Women have always had sexual power, and men have always been uneasy about it. The ancient Greeks considered feminine temptations to be a distraction; the Victorians of the late nineteenth century viewed them more darkly. During this period, the view of femininity was sharply split along the lines of the old whore-Madonna dichotomy.

In Bram Stoker’s Dracula, the motherly Mina Murray Harker is the personification of the Madonna. Mina is devout, prudish, and platonically admired by Dr. Abraham Van Helsing. In the novel’s closing paragraph, Van Helsing reflects on Mina’s goodness while bouncing her young son on his knee:
“’This boy will some day know what a brave and gallant woman his mother is. Already he knows her sweetness and loving care. Later on he will understand how some men so loved her, that they did dare much for her sake.’”
Attacked by Dracula, Mina is threatened with the horrible prospect of becoming a vampire herself. But she is able to resist with the help of Van Helsing. 

Another female character of Stoker’s famous vampire novel is not so fortunate. Juxtaposed against Mina is the flirtatious and flighty Lucy Westenra. Only nineteen years old, Lucy attracts more than her share of male attention. She is as sexy as it is possible for a young woman to be within the constraints of Victorian morality. Lucy has three suitors, who find themselves hopelessly drawn to her. For a while she frustrates all of them, before finally agreeing to marry Arthur Holmwood, the dashing son of a British lord.

But Arthur is not to have Lucy, either. Before the two can marry, Lucy succumbs to the darkness of Count Dracula. Unlike Mina, Lucy is transformed into a female vampire. Her fiancé, Arthur, is compelled to drive a stake into her heart, lest Lucy suffer eternal damnation.     

The link between unchecked feminine sexuality and damnation is established more overtly in one of Dracula’s earlier scenes. Jonathan Harker, the love interest of the pure and motherly Mina, encounters three female vampires while staying in Castle Dracula during his journey to Transylvania. One does not have to be a professor of English Literature in order to detect the sensual undertones in the following passage:

“They whispered together, and then they all three laughed, such a silvery, musical laugh, but as hard as though the sound never could have come through the softness of human lips. It was like the intolerable, tingling sweetness of water glasses when played on by a cunning hand. The fair girl shook her head coquettishly, and the other two urged her on. 

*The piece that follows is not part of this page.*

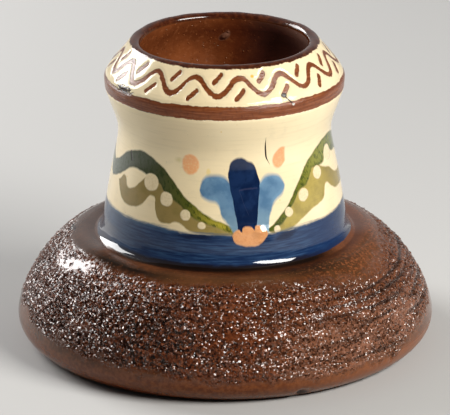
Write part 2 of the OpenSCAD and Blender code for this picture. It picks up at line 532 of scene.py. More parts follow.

One said, ‘Go on! You are first, and we shall follow. Yours is the right to begin.’
The other added, ‘He is young and strong. There are kisses for us all.’

I lay quiet, looking out from under my eyelashes in an agony of delightful anticipation. The fair girl advanced and bent over me till I could feel the movement of her breath upon me. Sweet it was in one sense, honey-sweet, and sent the same tingling through the nerves as her voice, but with a bitter underlying the sweet, a bitter offensiveness, as one smells in blood.”

This is one of the creepiest and most memorable scenes of Dracula, and it retains its power a century after the book’s original publication. 

I liked the scene so much that I adapted elements of it for my own vampire story, “The Vampires of Wallachia.” (My female vampires, however, are more modern; and they appear in a Chinese restaurant rather than in a European castle.)